The trouble is that you have never fully faced and conquered the real obstacle. There is in a very fundamental part of your nature a strong formation of ego-individuality which has mixed in your spiritual aspiration a clinging element of pride and spiritual ambition and is supported by a long-formed habit of leadership, self-confident activity and self-reliance. This formation has never consented to be broken up in order to give place to something more true and divine. Therefore, when the Mother has put her force upon you or when you yourself have pulled the force upon you, this in you has always prevented it from doing its work in its own way. It has begun itself building according to the ideas of the mind or some demand, trying to make its own creation in its “own way”, by its own strength, its own Sadhana, its own Tapasya. There has never been any real surrender, any giving up of yourself freely and simply into the hands of the Divine Mother. And yet that is the only way to succeed in the Supramental Yoga. To be a Yogi, a Sannyasi, a Tapaswi is not the object here. The object is transformation, and the transformation can only be done by a force infinitely greater than your own, it can only be done by being truly like a child in the hands of the Divine Mother.

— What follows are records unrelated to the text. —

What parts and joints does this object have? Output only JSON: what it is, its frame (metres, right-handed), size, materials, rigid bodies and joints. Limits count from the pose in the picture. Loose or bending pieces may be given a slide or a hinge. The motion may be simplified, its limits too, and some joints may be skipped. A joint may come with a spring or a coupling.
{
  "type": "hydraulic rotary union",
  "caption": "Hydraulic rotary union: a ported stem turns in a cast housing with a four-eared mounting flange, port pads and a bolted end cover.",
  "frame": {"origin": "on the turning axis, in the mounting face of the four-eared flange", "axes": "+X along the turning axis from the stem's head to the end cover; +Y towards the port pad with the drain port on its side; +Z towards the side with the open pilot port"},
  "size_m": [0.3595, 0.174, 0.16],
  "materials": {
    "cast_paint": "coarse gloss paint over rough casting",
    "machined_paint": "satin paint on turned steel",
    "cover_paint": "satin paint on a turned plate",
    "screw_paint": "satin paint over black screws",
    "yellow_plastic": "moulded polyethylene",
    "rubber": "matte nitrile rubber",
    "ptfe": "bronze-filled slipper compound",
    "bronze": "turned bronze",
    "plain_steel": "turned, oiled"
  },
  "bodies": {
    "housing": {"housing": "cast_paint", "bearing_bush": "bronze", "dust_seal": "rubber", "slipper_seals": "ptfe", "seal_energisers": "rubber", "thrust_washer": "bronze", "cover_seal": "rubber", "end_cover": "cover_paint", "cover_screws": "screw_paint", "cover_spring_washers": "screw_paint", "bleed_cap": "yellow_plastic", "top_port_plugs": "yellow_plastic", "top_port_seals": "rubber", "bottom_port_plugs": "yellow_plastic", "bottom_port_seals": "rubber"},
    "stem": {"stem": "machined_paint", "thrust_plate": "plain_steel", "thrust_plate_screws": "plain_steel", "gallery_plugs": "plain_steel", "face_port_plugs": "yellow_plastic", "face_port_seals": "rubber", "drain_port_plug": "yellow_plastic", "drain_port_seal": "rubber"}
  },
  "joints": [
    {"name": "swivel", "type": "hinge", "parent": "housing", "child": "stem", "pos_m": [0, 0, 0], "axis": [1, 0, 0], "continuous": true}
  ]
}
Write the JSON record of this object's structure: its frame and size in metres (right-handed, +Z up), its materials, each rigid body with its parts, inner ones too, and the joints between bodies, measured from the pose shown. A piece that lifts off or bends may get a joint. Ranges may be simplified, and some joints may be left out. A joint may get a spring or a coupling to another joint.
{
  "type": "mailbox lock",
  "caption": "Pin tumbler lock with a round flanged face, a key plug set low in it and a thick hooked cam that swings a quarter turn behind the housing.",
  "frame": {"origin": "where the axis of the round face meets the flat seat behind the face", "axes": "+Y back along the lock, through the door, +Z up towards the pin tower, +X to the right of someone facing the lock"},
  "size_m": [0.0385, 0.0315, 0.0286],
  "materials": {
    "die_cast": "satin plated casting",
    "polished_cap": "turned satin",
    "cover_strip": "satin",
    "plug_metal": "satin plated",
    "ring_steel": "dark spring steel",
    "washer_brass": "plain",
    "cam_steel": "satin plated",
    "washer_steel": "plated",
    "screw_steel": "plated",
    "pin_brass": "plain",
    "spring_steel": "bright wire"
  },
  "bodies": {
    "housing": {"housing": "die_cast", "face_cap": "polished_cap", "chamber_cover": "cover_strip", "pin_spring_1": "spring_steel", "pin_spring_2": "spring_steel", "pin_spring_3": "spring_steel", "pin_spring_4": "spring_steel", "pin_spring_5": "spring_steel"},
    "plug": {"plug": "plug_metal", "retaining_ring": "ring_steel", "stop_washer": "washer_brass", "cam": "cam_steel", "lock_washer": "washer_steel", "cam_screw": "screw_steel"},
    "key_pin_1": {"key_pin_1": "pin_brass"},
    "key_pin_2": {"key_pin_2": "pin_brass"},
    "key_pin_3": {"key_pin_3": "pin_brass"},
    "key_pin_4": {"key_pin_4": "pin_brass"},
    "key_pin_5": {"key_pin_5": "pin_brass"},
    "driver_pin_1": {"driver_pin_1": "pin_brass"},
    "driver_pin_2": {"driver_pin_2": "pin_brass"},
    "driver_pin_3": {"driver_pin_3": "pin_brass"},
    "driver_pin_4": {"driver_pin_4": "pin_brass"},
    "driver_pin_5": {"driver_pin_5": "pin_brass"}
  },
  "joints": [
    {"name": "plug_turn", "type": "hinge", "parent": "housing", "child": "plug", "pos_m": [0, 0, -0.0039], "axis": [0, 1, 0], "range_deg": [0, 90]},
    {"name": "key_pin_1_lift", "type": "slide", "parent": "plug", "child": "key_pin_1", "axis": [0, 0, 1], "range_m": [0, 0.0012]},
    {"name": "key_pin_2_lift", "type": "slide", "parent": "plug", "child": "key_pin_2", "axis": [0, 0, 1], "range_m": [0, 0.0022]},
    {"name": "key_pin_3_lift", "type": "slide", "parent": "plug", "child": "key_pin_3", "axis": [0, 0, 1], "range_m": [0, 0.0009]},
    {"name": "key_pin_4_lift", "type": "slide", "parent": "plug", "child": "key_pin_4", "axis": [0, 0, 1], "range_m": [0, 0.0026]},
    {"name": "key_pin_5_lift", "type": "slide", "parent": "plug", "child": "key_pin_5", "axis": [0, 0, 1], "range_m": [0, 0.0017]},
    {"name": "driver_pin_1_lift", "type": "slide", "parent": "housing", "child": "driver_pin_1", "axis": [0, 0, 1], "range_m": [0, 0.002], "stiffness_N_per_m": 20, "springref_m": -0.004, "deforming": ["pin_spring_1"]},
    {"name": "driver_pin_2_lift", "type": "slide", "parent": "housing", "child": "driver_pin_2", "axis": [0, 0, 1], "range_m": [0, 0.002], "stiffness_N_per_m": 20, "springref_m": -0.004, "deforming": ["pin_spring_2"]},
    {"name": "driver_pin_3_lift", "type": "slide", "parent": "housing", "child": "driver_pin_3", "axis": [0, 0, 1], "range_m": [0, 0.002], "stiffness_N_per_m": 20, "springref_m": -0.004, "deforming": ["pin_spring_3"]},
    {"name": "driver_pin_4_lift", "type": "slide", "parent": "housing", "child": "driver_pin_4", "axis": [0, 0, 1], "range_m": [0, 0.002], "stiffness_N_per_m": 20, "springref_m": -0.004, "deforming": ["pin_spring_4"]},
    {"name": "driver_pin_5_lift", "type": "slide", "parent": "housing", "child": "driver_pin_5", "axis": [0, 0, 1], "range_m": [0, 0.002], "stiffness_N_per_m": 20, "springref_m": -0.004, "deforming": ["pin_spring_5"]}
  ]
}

The difficulties that shake you would be of no importance, if this central obstacle were removed. They come from the weakness of the external being which was always intense and eager, but built in too narrow a mould for the fulfilment of the inner urge and which has in addition been badly worn down by life. This could be mended; what it needs is to be at peace, to remain quiet and at rest, to open itself confidently without strain and harassing struggle to the Force and allow it to rebuild and strengthen and widen till a sufficient physical foundation is made. At present, under the pressure of the Force, it either falls into Tamas or, if the vital forces touch it, responds by a rajasic movement and is driven helplessly in these rajasic gusts. All this would easily change (naturally, not in a moment but steadily and surely) if the central difficulty is removed. It is for this that you ought to use your retirement, first of all, to face, see in its complete extent and conquer.

A complete will to surrender in the mind is the first condition, but not by itself sufficient. The trouble lies deeper than the surface mind and you have to find it out where it is and extirpate it. It is only when this has been done, that the help given you (and it was always there till now) can bear fruit in the true spiritual and psychic (not an ascetic) change of the recalcitrant parts of your nature.

Sri Aurobindo

 

1 This letter, dated 7 June 1928, was written a year and a half before Barin’s departure. Part of it was included in the collection Bases of Yoga in 1936. This letter is preserved only in the form of handwritten, typed or printed copies. Whenever possible, the editors have collated several copies of each letter in order to produce an accurate text. – Ed.